The complaint alleged that, in 2018, the Company received an expression of interest from Cynergy Capital, Ltd (“Cynergy”) relating to the Company’s Eastern Mediterranean oil and gas assets. Although the Company never responded to the expression of interest, the following year the Company explored a sale of those assets, receiving interest from three companies, including Chevron. After one of the companies withdrew its interest, the Company’s board of directors (the “Board”) concluded that, to remain competitive, it must become a consolidator or be sold to a larger company.
At the same time, the onset of the COVID-19 pandemic and a decline in the Company’s stock price caused the Company to reduce senior leadership salaries. The Company, however, amended its severance plan to provide that any change-in-control benefits would be calculated based on the pre-reduction salaries. The Board eventually decided not to sell the Eastern Mediterranean assets.
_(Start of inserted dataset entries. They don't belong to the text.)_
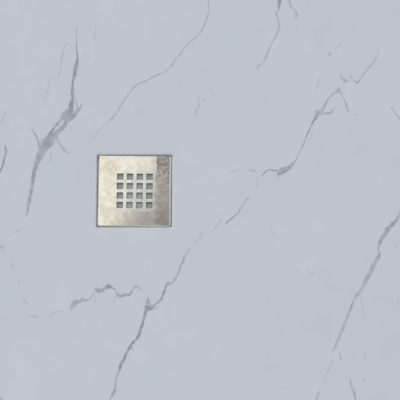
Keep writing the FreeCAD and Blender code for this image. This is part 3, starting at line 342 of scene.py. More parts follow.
POINT_GAP = 2.4             # from one point of a vein to the next
FEATHER = 2.2               # width of a vein's soft edge
WOBBLE = 0.9                # how far a vein strays to its sides
WOBBLE_LENGTH = 8.0
WOBBLE_SEED = 3             # not 0, with which Blender's clock would shape the veins
SWELL = 0.3                 # share by which its width changes along it
LEAST_HALF_WIDTH = 0.35
INNER_ROW = 0.4             # place of a wide vein's inner rows, a share of its half width
CLOSEST = 0.7               # least gap between two points
GRID_STEP = 10.0            # between points away from the veins
GRID_HALF_X = 496.0
GRID_HALF_Y = 395.0
VEIN_CELL = 4.0             # the grid keeps off cells of this size that hold a vein
CLEAR_OF_LOOP = 4.0
OUTER_WALL_HEIGHTS = (21.0, 10.0, 0.0)
RECESS_WALL_HEIGHTS = (20.0, RECESS_FLOOR)
FLOOR_SHARES = (0.4, 0.75, 1.0)     # rings on the recess floor, from its wall to the hole
EDGE_BENDS = 5              # steps round each rounded edge, outside and inside the skin
INNER_EDGE_BENDS = 3
INNER_RECESS_BENDS = 2
LEAST_CORNER_BENDS = 5
JOIN_WITHIN = 1e-4
TINY = 1e-9
HALVINGS = 24
SHARP_ANGLE = math.radians(40)

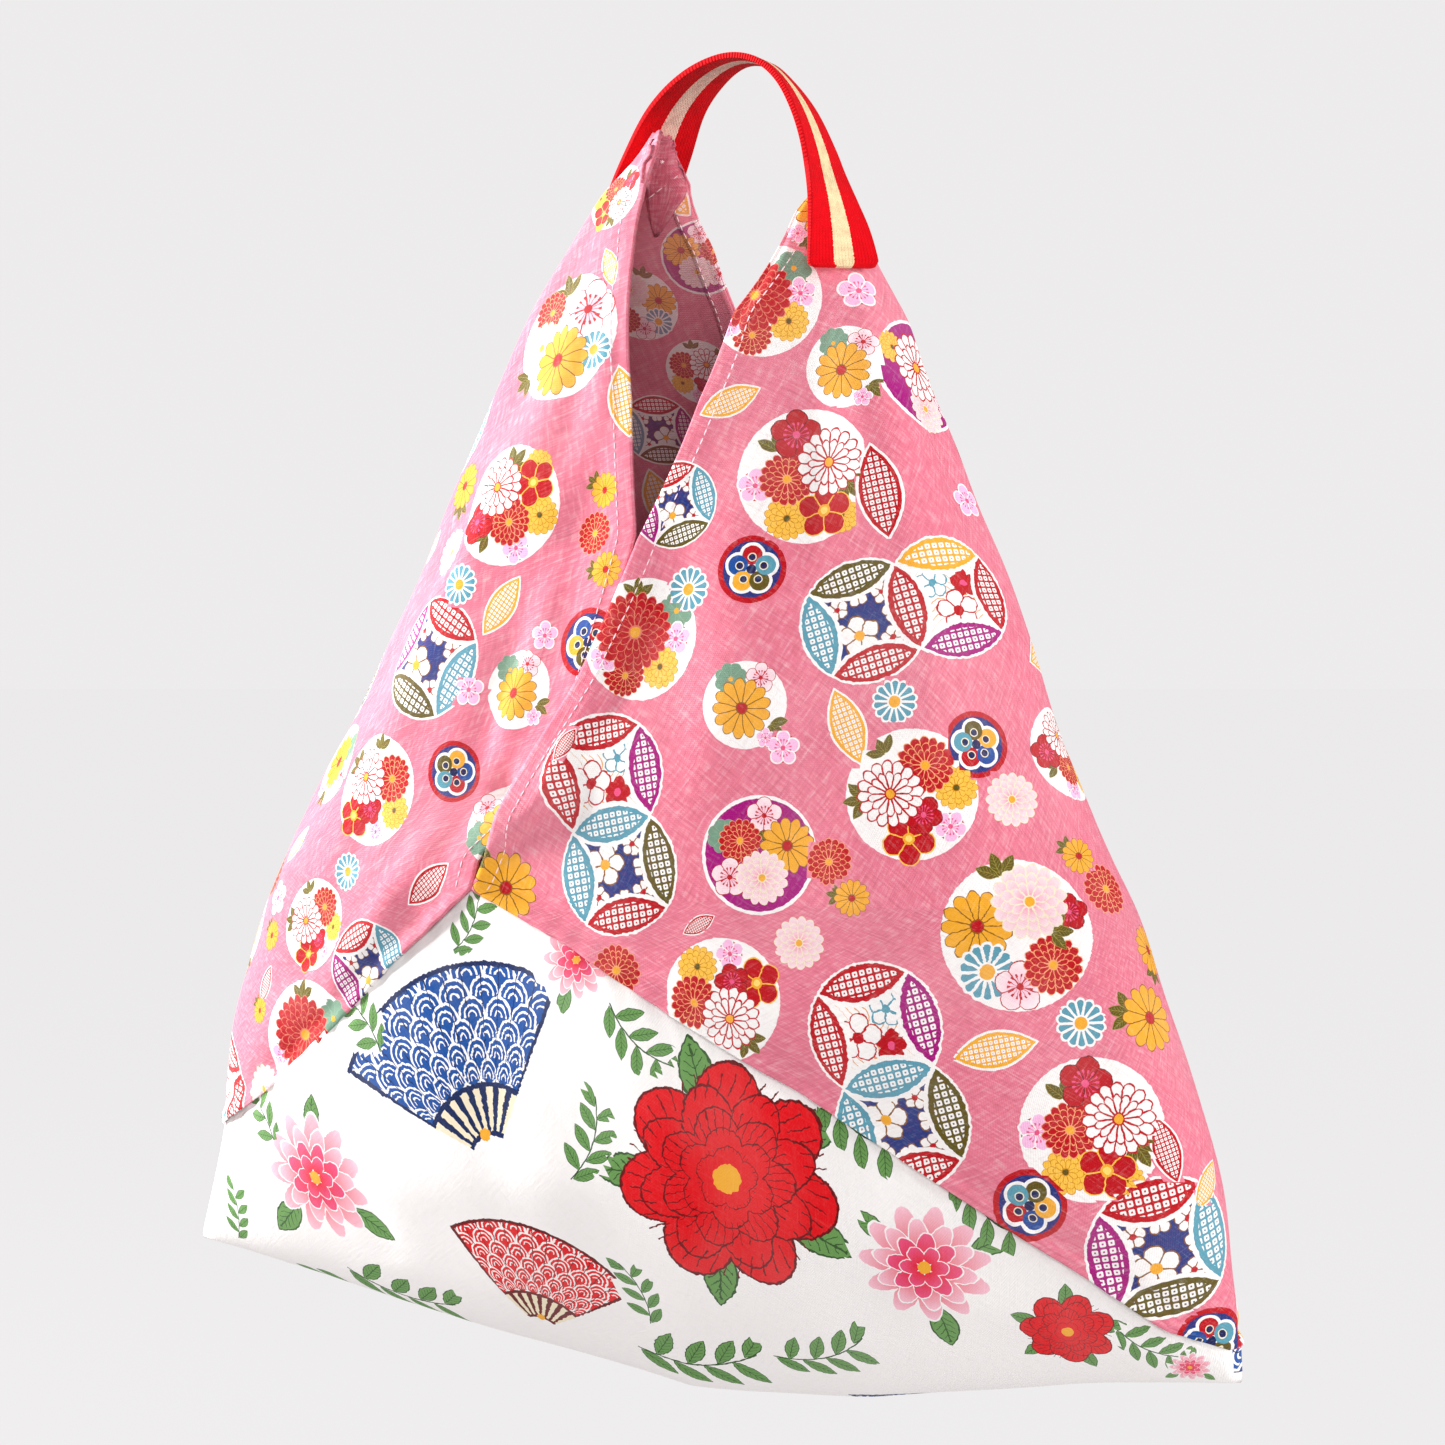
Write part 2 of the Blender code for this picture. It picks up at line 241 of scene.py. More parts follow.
def curved(table, key, column):
    """Smooth reading of a table whose first column rises: a cubic through its rows."""
    rows = np.array(table)
    keys, values = rows[:, 0], rows[:, column]
    last = len(keys) - 1
    low = np.maximum(np.arange(last + 1) - 1, 0)
    high = np.minimum(np.arange(last + 1) + 1, last)
    slopes = (values[high] - values[low]) / (keys[high] - keys[low])
    key = np.clip(key, keys[0], keys[-1])
    i = np.clip(np.searchsorted(keys, key, side="right") - 1, 0, last - 1)
    span = keys[i + 1] - keys[i]
    s = (key - keys[i]) / span
    return ((2 * s**3 - 3 * s**2 + 1) * values[i] + (s**3 - 2 * s**2 + s) * slopes[i] * span
            + (3 * s**2 - 2 * s**3) * values[i + 1] + (s**3 - s**2) * slopes[i + 1] * span)


def smooth_step(value):
    value = np.clip(value, 0.0, 1.0)
    return value * value * (3.0 - 2.0 * value)


def swell(distance, rise, middle, reach):
    """A soft hump at a middle distance, or a hollow where rise is below zero."""
    return rise * np.exp(-((distance - middle) / reach) ** 2)


def outline(height):
    share = height / BODY_HEIGHT
    left = curved(LEFT_OUTLINE, share, 1) * BODY_WIDTH
    right = curved(RIGHT_OUTLINE, share, 1) * BODY_WIDTH
    return left, right


def body_point(across, height, side, lift=0.0):
    """Points of the inner face of the cloth. side is -1 in front and 1 behind."""
    left, right = outline(height)
    x = (left + right) / 2 + (right - left) / 2 * across
    share = height / BODY_HEIGHT
    front = FRONT_DEPTH * curved(FULLNESS, share, 1)
    back = BACK_DEPTH * curved(FULLNESS, share, 2)
    depth = np.where(side < 0, front, back)
    section = np.maximum(1.0 - np.abs(across) ** ROUNDNESS, 0.0) ** (1.0 / ROUNDNESS)
    fold = linear(BOTTOM_FOLD, across, 0, key_column=1) * BODY_HEIGHT
    rise = np.clip((height - fold) / BOTTOM_ROUND, 0.0, 1.0)
    bottom = np.sqrt(np.maximum(1.0 - (1.0 - rise) ** 2, 0.0))
    y = -TURN * x + side * (depth * section * bottom + lift)
    return np.stack([x, y, height + 0.0 * x], axis=-1) - np.array(HANG)


def lap_lift(across, height, side):
    """How far the upper layer of a lap is raised: the right wing in front, the left behind."""
    left, right = outline(height)
    share = height / BODY_HEIGHT
    half = (right - left) / 2
    front_right, front_left = linear(FRONT_RIGHT_HEM, share), linear(FRONT_LEFT_HEM, share)
    back_right, back_left = linear(BACK_RIGHT_HEM, share), linear(BACK_LEFT_HEM, share)
    lap = np.where(side < 0, front_left - front_right, back_left - back_right) * half
    inside = np.where(side < 0, across - front_right, back_left - across) * half
    fade = smooth_step((lap + LAP_FADE - inside) / LAP_FADE)
    start = smooth_step((lap + LAP_START) / LAP_RAMP) * (share > FRONT_VALLEY[0])
    pocket = swell(share, POCKET_RISE, POCKET_PLACE, POCKET_REACH)
    return (LAP_RISE + np.where(side < 0, pocket, 0.0)) * fade * start


# %% [markdown]
# A grid carries the cloth. Its columns run round the bag, from the front edge over the outline
# to the back edge, and its rows run from the bottom corner to the peak. The first rows end on
# the seams and the others on the hems, so the edges of the grid are the real edges of the
# cloth, with no trimming. The columns crowd together near the edges, where the seams and hems
# need finer steps. A second array keeps each point's place on the flat square, whose threads
# run along its sides, for the weave.

# %% Grids of the three squares
SEAM_SHARE = 14 / 30      # of the rows of a wing, those beside the base
WING_COLUMNS, WING_ROWS = 120, 150
BASE_COLUMNS, BASE_ROWS = 150, 120
SEAM_ROW = round(SEAM_SHARE * WING_ROWS)
CROWDING = 0.6
SEAM_TUCK = 0.0028        # the base's edge runs on, under the wing


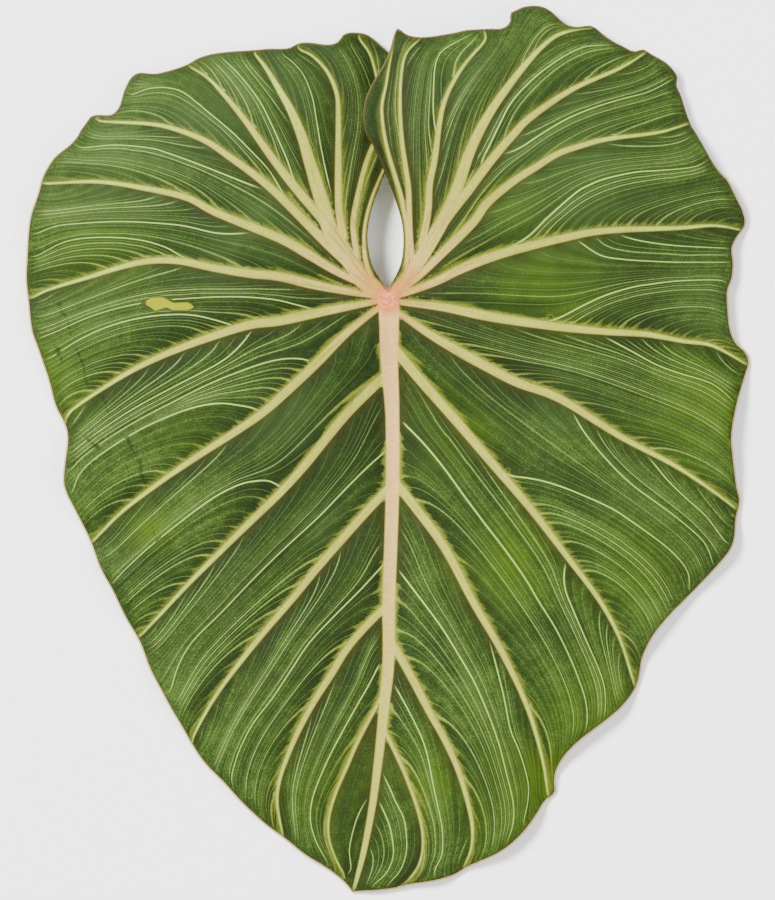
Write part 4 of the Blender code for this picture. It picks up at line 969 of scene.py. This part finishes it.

Instead, the Board established an advisory group to explore strategic alternatives, which resulted in a merger with Chevron (the “Merger”).
In their post-closing damages complaint, plaintiffs alleged the definitive proxy statement seeking stockholder approval of the Merger and the executive compensation plan to be paid in connection with the Merger (the “Merger Proxy”) was materially incomplete for two reasons: (1) the Merger Proxy did not disclose the Cynergy proposal from 2018, and (2) the Merger Proxy did not disclose the timing and rationale behind the amendments to the severance plan.
In determining whether the alleged breaches of fiduciary duty were cleansed by an informed and uncoerced vote of the stockholders, the Court considered whether the omitted disclosures were material. The Court determined that the omission of the Cynergy proposal was immaterial because neither the Board nor management ever entertained the Cynergy proposal, and the circumstances surrounding the Cynergy proposal were significantly separated from the Merger with respect to time, deal structure, and the present circumstances of the Company in light of the pandemic. The Court further determined that the omission of certain details related to the severance plan amendments, including the timing of and rationale for the amendments, was not material because the Merger Proxy disclosed the potential payments and referenced the Company’s Form 10-Q, which had previously attached the amended severance plan. The Court explained further that, even if plaintiffs rejected the Merger with Chevron, the amended severance plan would have remained in effect and would have applied to any change-of-control transaction.
Having found that neither of the two alleged omissions was material, and because plaintiffs did not allege coercion of the Company’s stockholders, the Court held that Corwin applied to the Merger and granted defendants’ motion to dismiss.